Martsa Amianan: the north unified against globalization
Globalization and the APEC’s claims for ‘regional cooperation’ rest under the doctrine of economic neoliberalization. What globalization meant to the country is the privatization of public services, the opening up of the country for easier exploitation of natural resources by foreign companies, the continuation of the labor export policy which pushes Filipinos out of their own country, the strengthening of the country’s chain to imperialist powers (Lindio-McGovern, 2013).
Martsa Amianan is an attempt to unify the country against the government’s blatant abandonment of its own people to the rabid forces of the ‘global community.’ Through attempting to show unity in numbers, Martsa Amianan attempts to reach out its fist to the pits of Manila where modern day Buencaminos and Paternos are discussing how to continue and intensify the decades-long dependence of the people to the modern-day colonizers.

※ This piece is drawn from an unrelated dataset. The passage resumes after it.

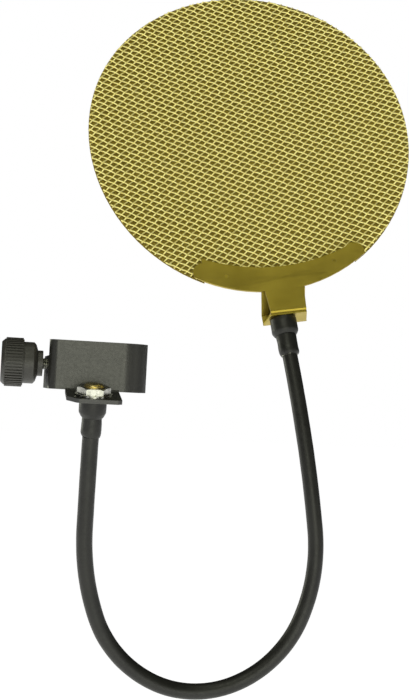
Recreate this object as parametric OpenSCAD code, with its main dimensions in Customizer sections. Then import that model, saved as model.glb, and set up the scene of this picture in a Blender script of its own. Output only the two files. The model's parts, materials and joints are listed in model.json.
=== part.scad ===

Martsa Amianan is a testament that divide-and-conquer does not work when the struggle against inequities transcends any veil of difference.
Martsa Amianan is both a callback to the north’s long history of resistance– from the revolt of the Silangs, the centuries of Igorot resistance against colonization and development aggression, and others – and a historical attempt to unite against the plunder of globalization. With hundreds of raging bodies marching towards Manila to voice out their demands, Martsa Amianan is an opportunity to demonstrate the people’s capability to assert their rights and their power to determine their own future.
Arcilla, C. (2010). “Interfering Bodies: political protesters in Philippines streets.” Philipppine Social Sciences Review Vol. 62 No.1
Constantino, R. (1975). The Philippines: A past revisited. Quezon City: Tala Publishing Services.
Dean, Jodi. 2012. “Occupy Wall Street: after the Anarchist moment.” Socialist Register Vol 49.
Guerrero, Amado. (1970). Philippine Society and Revolution. PDF.
Ligaya Lindio-McGovern. (2013). Globalization, Labor Export and Resistance: A Study of Filipino Migrant Domestic Workers in Global Cities. London: Routledge.
Riedinger, Jeffrey. (1995). Agrarian Reform in the Philippines: Democratic Transitions and Redistributive Reform. Stanford: Stanford University Press.
Sasson-Levy, O and Rapoport, T. (2003). “Body, gender, and knowledge: The Israeli Case.” Gender and Society 17, p. 379-403.
 It is then no wonder that attempts to hold Occupy actions in Manila did not dent a mark on the Philippine ruling clique. With Makati’s ‘central business district’ riddled by business processing centers and only a small number of stock market speculation hubs (which are, predictably, still connected to US or any other imperialist economy), the vision of dissent of such actions are displaced at the very beginning. Any attempt to stage a resistance against the ruling system must include the large number of peasants in the countryside.